Bu sefer de ABD Başkanı Joe Biden, 1915’te çıkarılan Tehcir Kanununu sözde “soykırım” olarak vasıflandırdı, Türkiye ve kamuoyu üzerine bir bomba attı. Bu ilmî, hukukî ve siyasî bir gaf ve saçmalıktı.
Aslında bizde bu ense, onlarda da bu yüzsüzlük varken, bu mesele daha çok başımızı ağrıtacaklar! Zira, yıllardır iktidar kuru lâflarla tepki gösteriyor! Yapması gereken, Ermeni meselesini ilmî, fikrî, hukukî ve milletler arası siyasî teamüller çerçevesinde ele alarak dünya kamuoyunu doğru olarak bilgilendirmektir.
Nedir bu tehcir meselesi? Osmanlı Ermenileri Osmanlı Devleti’nde gerilla örgütleri, çeteler kurarak güya Ermeni köylerinin talan edilmesini önlemek amacıyla birlik oluşturmuş, tedhiş ve teröre başvurmuşlardır. En meşhur Ermeni çeteleri Taşnak, Hınçak, Armenakan’dır.
Bu çeteler, Ermeni nüfusun yoğun olduğu bölgelerde Osmanlı Devleti’yle savaşmıştır. Murad Sebastia ve milisleri, 1915’te Sivas çevresinde, 1916’ da Erzincan Savaşı ve 1918 de Bakü Muharebesi’ne katılmış. 14 Kasım 1922 tarihli New York Times gazetesi, Birinci Dünya Savaşı’nda 200.000 Ermeni’nin İtilaf Devletleri ordularında veya İtilâf Devletleri cephesinde yer alarak savaştığını yazdı. (New York Times, 14 Kasım 1922 tarihli makale)

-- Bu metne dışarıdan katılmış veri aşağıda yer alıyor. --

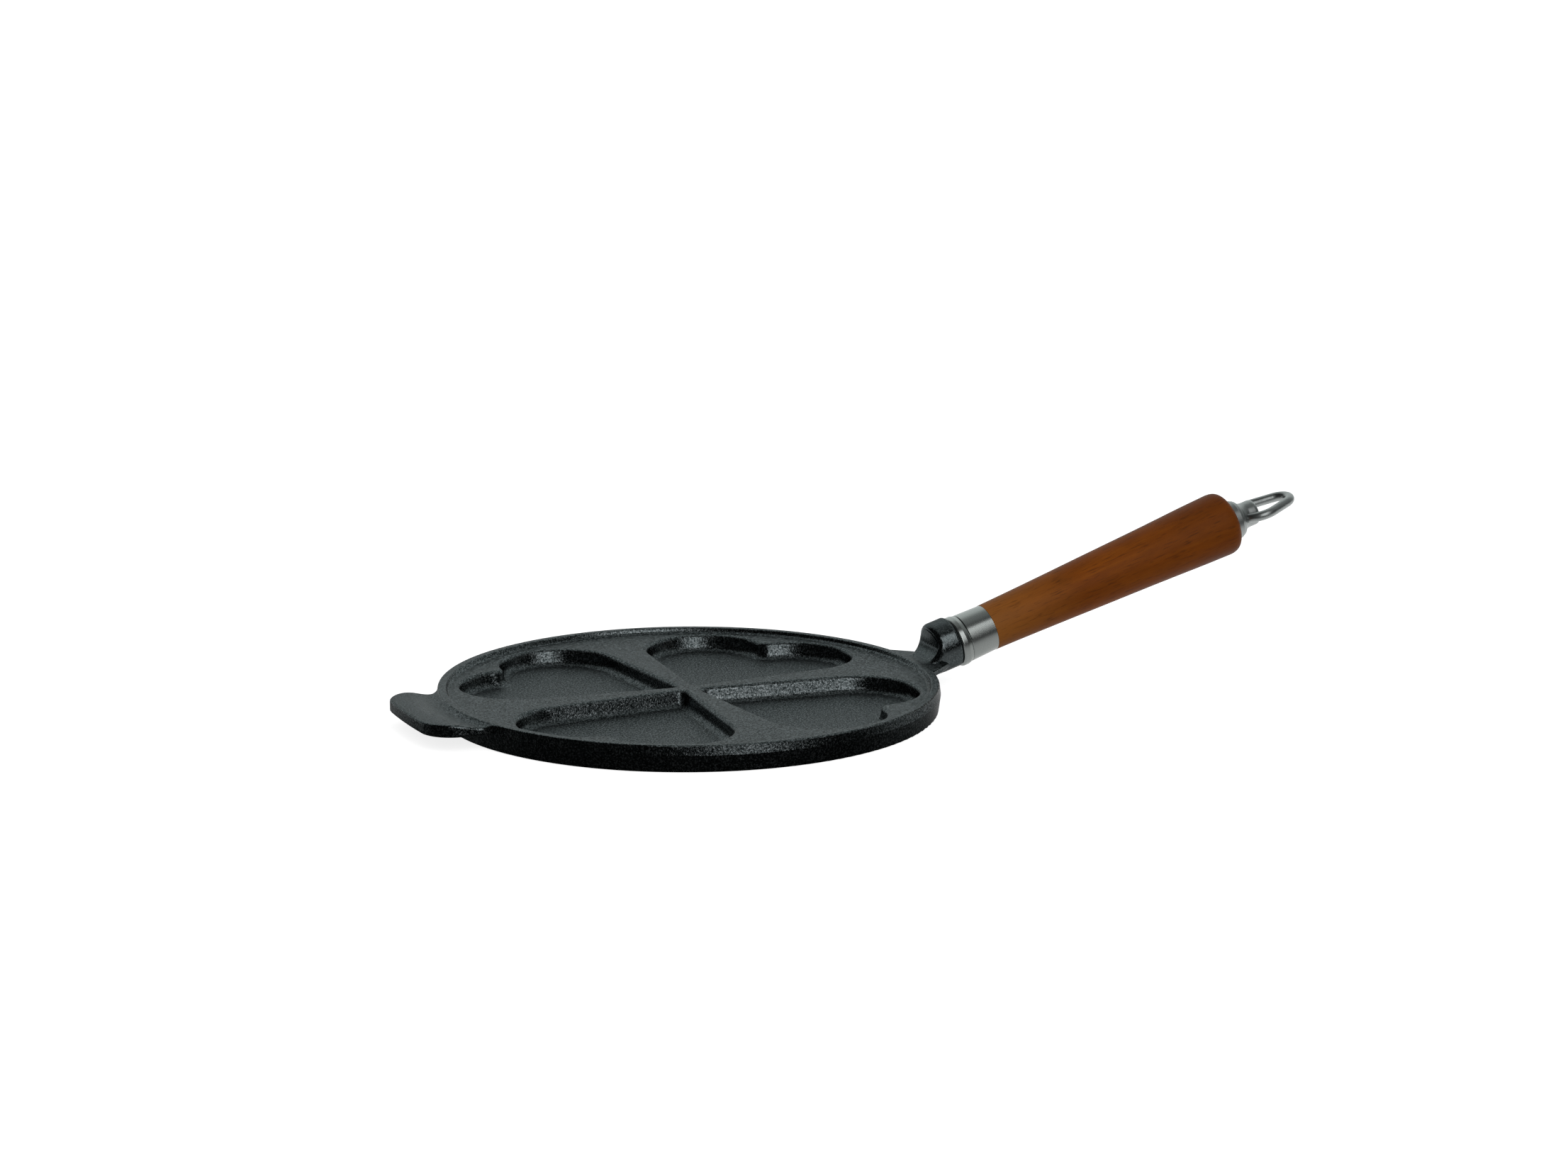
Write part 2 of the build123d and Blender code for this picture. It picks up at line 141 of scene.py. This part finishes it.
def blackened_cast_iron():
    material, tree, shader = new_material("blackened_sand_cast_iron")
    place = add_node(tree, "ShaderNodeTexCoord")
    normal = add_node(tree, "ShaderNodeSeparateXYZ", links={0: place.outputs["Normal"]})
    level = add_node(
        tree,
        "ShaderNodeMapRange",
        links={"Value": normal.outputs["Z"]},
        values={"From Min": 0.45, "From Max": 0.95},
        interpolation_type="SMOOTHSTEP",
    )
    # grit of the moulding sand
    grit = add_node(
        tree,
        "ShaderNodeTexNoise",
        links={"Vector": place.outputs["Object"]},
        values={"Scale": 1 / IRON_GRIT, "Detail": 3.0, "Roughness": 0.7},
    )
    # dry grains, oiled ones and sooty ones
    grains = add_node(
        tree,
        "ShaderNodeTexNoise",
        links={"Vector": place.outputs["Object"]},
        values={"Scale": 1 / IRON_GRAIN, "Detail": 1.0, "Roughness": 0.5},
    )
    dry = add_node(
        tree,
        "ShaderNodeMapRange",
        links={"Value": grains.outputs["Fac"]},
        values={"From Min": 0.5, "From Max": 0.62, "To Min": 0.0, "To Max": DRY_ROUGH},
    )
    # unevenness of the oiling
    cloud = add_node(
        tree,
        "ShaderNodeTexNoise",
        links={"Vector": place.outputs["Object"]},
        values={"Scale": 1 / IRON_CLOUD, "Detail": 4.0, "Roughness": 0.6},
    )
    colour = add_node(
        tree,
        "ShaderNodeMix",
        data_type="RGBA",
        links={"Factor": cloud.outputs["Fac"]},
        values={"A": linear(IRON_LEAN), "B": linear(IRON_FULL)},
    )
    position = add_node(tree, "ShaderNodeSeparateXYZ", links={0: place.outputs["Object"]})
    grit_share = add_node(
        tree,
        "ShaderNodeMapRange",
        links={"Value": position.outputs["X"]},
        values={"From Min": RIM_END, "From Max": SOCKET_START, "To Min": 1.0, "To Max": SOCKET_GRIT},
    )
    glint_most = add_node(
        tree,
        "ShaderNodeMath",
        operation="MULTIPLY",
        links={0: grit_share.outputs["Result"]},
        values={1: GLINT_MOST},
    )
    glint_share = add_node(
        tree,
        "ShaderNodeMapRange",
        links={"Value": grains.outputs["Fac"], "To Max": glint_most.outputs[0]},
        values={"From Min": 0.52, "From Max": 0.68, "To Min": 0.0},
    )
    glinting = add_node(
        tree,
        "ShaderNodeMix",
        data_type="RGBA",
        links={"Factor": glint_share.outputs["Result"], "A": colour.outputs["Result"]},
        values={"B": linear(IRON_GLINT)},
    )
    soot_share = add_node(
        tree,
        "ShaderNodeMapRange",
        links={"Value": grains.outputs["Fac"], "To Max": glint_most.outputs[0]},
        values={"From Min": 0.48, "From Max": 0.34, "To Min": 0.0},
    )
    sooty = add_node(
        tree,
        "ShaderNodeMix",
        data_type="RGBA",
        links={"Factor": soot_share.outputs["Result"], "A": glinting.outputs["Result"]},
        values={"B": linear(IRON_SOOT)},
    )
    tree.links.new(sooty.outputs["Result"], shader.inputs["Base Color"])
    roughness = add_node(
        tree,
        "ShaderNodeMapRange",
        links={"Value": level.outputs["Result"]},
        values={"To Min": STEEP_ROUGH, "To Max": LEVEL_ROUGH},
    )
    roughness_cloud = add_node(
        tree,
        "ShaderNodeMapRange",
        links={"Value": cloud.outputs["Fac"]},
        values={"To Min": -CLOUD_ROUGH, "To Max": CLOUD_ROUGH},
    )
    roughness_sum = add_node(
        tree,
        "ShaderNodeMath",
        operation="ADD",
        links={0: roughness.outputs["Result"], 1: roughness_cloud.outputs["Result"]},
    )
    grained = add_node(
        tree,
        "ShaderNodeMath",
        operation="ADD",
        links={0: roughness_sum.outputs[0], 1: dry.outputs["Result"]},
    )
    tree.links.new(grained.outputs[0], shader.inputs["Roughness"])
    depth = add_node(
        tree,
        "ShaderNodeMapRange",
        links={"Value": level.outputs["Result"]},
        values={"To Min": STEEP_BUMP, "To Max": LEVEL_BUMP},
    )
    bump_share = add_node(
        tree,
        "ShaderNodeMath",
        operation="MULTIPLY",
        links={0: depth.outputs["Result"], 1: grit_share.outputs["Result"]},
    )
    bump = add_node(
        tree,
        "ShaderNodeBump",
        links={"Height": grit.outputs["Fac"], "Strength": bump_share.outputs[0]},
        values={"Distance": IRON_GRIT_DEPTH},
    )
    tree.links.new(bump.outputs["Normal"], shader.inputs["Normal"])
    shader.inputs["Metallic"].default_value = 1.0
    shader.inputs["Specular Tint"].default_value = (IRON_EDGE, IRON_EDGE, IRON_EDGE, 1.0)
    return material


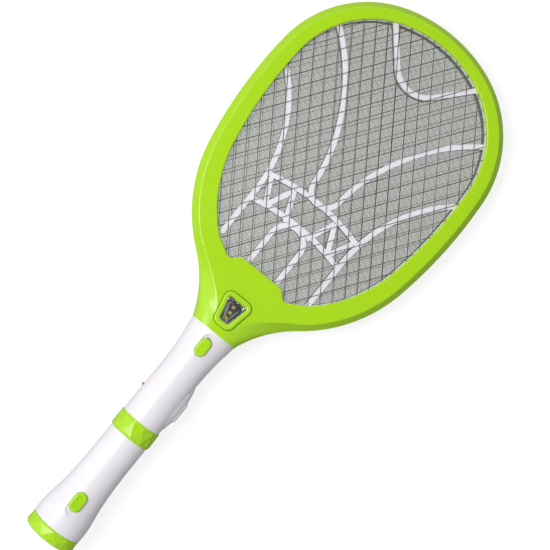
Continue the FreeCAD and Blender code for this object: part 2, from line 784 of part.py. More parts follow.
def main():
    os.makedirs("parts", exist_ok=True)
    save("head_front_cover", make_head_front_cover())
    save("head_rear_cover", make_head_rear_cover())
    save("head_screws", make_head_screws())
    spacer = make_spacer_grid()
    save("front_spacer_grid", spacer.copy())
    save("rear_spacer_grid", flipped(spacer))
    save("front_net", make_diamond_net(NET_Z, 0.0))
    save("rear_net", make_diamond_net(-NET_Z - NET_WIRE, 0.25))
    save("centre_net", make_centre_net())
    save("lamp_bezel", make_lamp_bezel())
    save("lamp_lens", make_lamp_lens())
    save("lamp_reflector", make_lamp_reflector())
    save("lamp_leds", make_lamp_leds())
    save("lamp_board", make_lamp_board())
    save("handle_front_shell", make_handle_front_shell())
    save("handle_rear_shell", make_handle_rear_shell())
    save("handle_screws", make_handle_screws())
    save("collar_ring", make_collar_ring())
    save("lamp_switch_knob", make_lamp_switch_knob())
    save("lamp_slide_switch", make_lamp_slide_switch())
    save("power_button", make_power_button())
    save("power_tact_switch", make_power_tact_switch())
    save("indicator_led", make_indicator_led())
    save("voltage_board", make_voltage_board())
    save("step_up_transformer", make_step_up_transformer())
    save("storage_capacitor", make_storage_capacitor())
    save("rectifier_parts", make_rectifier_parts())
    save("socket_contacts", make_socket_contacts())
    save("torch_body", make_torch_body())
    save("torch_bezel", make_torch_bezel())
    save("torch_lens", make_torch_lens())
    save("lens_seal", make_lens_seal())
    save("torch_reflector", make_torch_reflector())
    save("torch_led", make_torch_led())
    save("torch_led_board", make_torch_led_board())
    save("torch_switch_knob", make_torch_switch_knob())
    save("torch_slide_switch", make_torch_slide_switch())
    save("torch_cell", make_torch_cell())
    save("charging_board", make_charging_board())
    save("dropper_capacitor", make_dropper_capacitor())
    save("charging_pins", make_charging_pins())


main()
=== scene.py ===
import json
import math

import bmesh
import bpy
import numpy as np
from mathutils import Matrix, Vector

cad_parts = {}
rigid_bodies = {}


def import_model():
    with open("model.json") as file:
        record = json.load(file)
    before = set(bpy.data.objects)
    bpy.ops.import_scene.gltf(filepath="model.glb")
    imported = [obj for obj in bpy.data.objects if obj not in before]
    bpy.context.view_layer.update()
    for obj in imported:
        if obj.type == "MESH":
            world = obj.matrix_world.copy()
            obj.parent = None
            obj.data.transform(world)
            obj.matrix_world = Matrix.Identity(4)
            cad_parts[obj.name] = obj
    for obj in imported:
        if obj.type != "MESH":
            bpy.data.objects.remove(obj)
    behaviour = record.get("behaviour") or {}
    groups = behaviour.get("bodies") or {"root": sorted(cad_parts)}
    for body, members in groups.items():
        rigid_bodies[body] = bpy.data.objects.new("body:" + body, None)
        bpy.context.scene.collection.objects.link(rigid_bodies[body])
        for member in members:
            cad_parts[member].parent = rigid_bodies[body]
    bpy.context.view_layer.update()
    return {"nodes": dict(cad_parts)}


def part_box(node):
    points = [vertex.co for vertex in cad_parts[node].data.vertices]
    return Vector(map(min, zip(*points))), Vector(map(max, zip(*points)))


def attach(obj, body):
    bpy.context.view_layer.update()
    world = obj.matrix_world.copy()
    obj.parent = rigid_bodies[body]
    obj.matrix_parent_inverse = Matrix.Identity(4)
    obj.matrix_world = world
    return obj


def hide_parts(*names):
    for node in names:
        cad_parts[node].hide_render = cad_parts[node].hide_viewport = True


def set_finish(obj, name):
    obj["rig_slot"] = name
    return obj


# Looks for the electric fly swatter. Sizes are millimetres: x across the head, y from the torch's front
# face to the head's tip, z up from the handle's centre line. place() turns them into the frame's metres.

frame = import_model()
NODES = frame["nodes"]
MM = 0.001
SHARP = 35.0
FRONT_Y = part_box("torch_bezel")[0].y
AXIS_Z = sum(corner.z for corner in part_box("torch_bezel")) / 2

# Head outline and window: tangent arcs (radius, turn in degrees), clockwise from the tip. NECK_SHARE is how
# far the seam with the handle moves when the outline steps inwards by one. WINDOW_EDGE rounds the window's
# edge, as pairs of distance outside the window and drop. RIM_INSETS are the steps over the rim's bevel.
LENGTH = 500.0
NECK_Y = 202.4
HEAD_ARCS = ((121.91, 18.8), (92.21, 66.63), (361.75, 15.4), (121.06, 41.4), (-95.7, -31.53))
RIM_Z = 9.0
RIM_SIDE_Z = 1.5
RIM_BEVEL = 5.3
WINDOW_TOP = 486.6
WINDOW_ARCS = ((100.9, 19.8), (78.1, 66.4), (331.8, 14.9), (114.8, 34.9), (30.0, 15.0))
NOTCH_RUN = 13.0
NOTCH_R = 3.5
NOTCH_TURN = 71.0
LIP_R = 6.0
LIP_Y = 260.9
NECK_HIGH = 16.9
NECK_LOW = 8.8
NECK_FALL = (198.0, 262.0)
NECK_BLEND = 42.0
NECK_ROUND = 19.2
SQUARENESS = 2.5
RIM_BLEND = 0.6
BEVEL_BLEND = 0.7
BEVEL_PACE = 0.8
NECK_SHARE = math.cos(math.radians(69.3))
WINDOW_EDGE = ((1.3, 0.0), (0.8, 0.08), (0.4, 0.27), (0.12, 0.62), (0.0, 1.1), (0.0, 5.0))
RIM_INSETS = (0.0, 0.08, 0.25, 0.55, 1.0, 1.7, 2.5, 3.4, 4.2, 4.7, 5.1, 5.5, 6.0, 7.0)
SPAN_STEPS = 26
ARC_STEPS = (50, 70, 30, 50)
CORNER_STEPS = (20, 10, 20)
LIP_STEPS = (8, 12, 18)

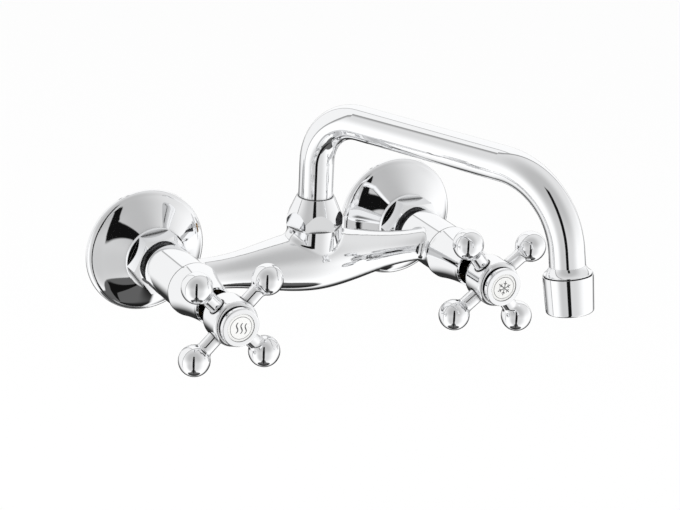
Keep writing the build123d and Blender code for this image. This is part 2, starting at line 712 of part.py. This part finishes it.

Bu çeteler dehşetli bir terör estirerek Müslüman beldelerini basar, vahşice cinayetler işler.
İşte Osmanlı Devleti, 1. Dünya Savaşı ortamında (1915) Tehcir Kanunu’nu çıkarmak zorunda kalır. Bu gerçekleri göz ardı eden bazı parlamentolar ve Baiden, hukuk çerçevesinde yürütülen -elbette karşılıklı bazı olumsuzluklar yaşanmıştır- tedbire yönelik Tehcir’i, yani, Ermenileri Müslümanların bulunduğu savaş ortamından uzaklaştırmayı nazara almayarak soykırım olarak değerlendirdi. Ermeni diasporasının etkisiyle sarfedilen “soykırım” sözü elbette büyük bir gaf, bir hata, bir yanlıştır!
Ancak, iktidarın iç kamuoyuna yönelik yaptığı “şov” ve kuru tepkiler de bir hata ve gaftır… Onun vazifesi yalnızca belâ ve lânet yağdırarak tepki vermek değil, meseleyi, tarihî, sosyolojik, ilmî, fikrî, siyasî bütün boyutlarıyla ortaya koyup iç ve dünya kamuoylarını bilgilendirmek ve barışa giden yolu açmak değil midir?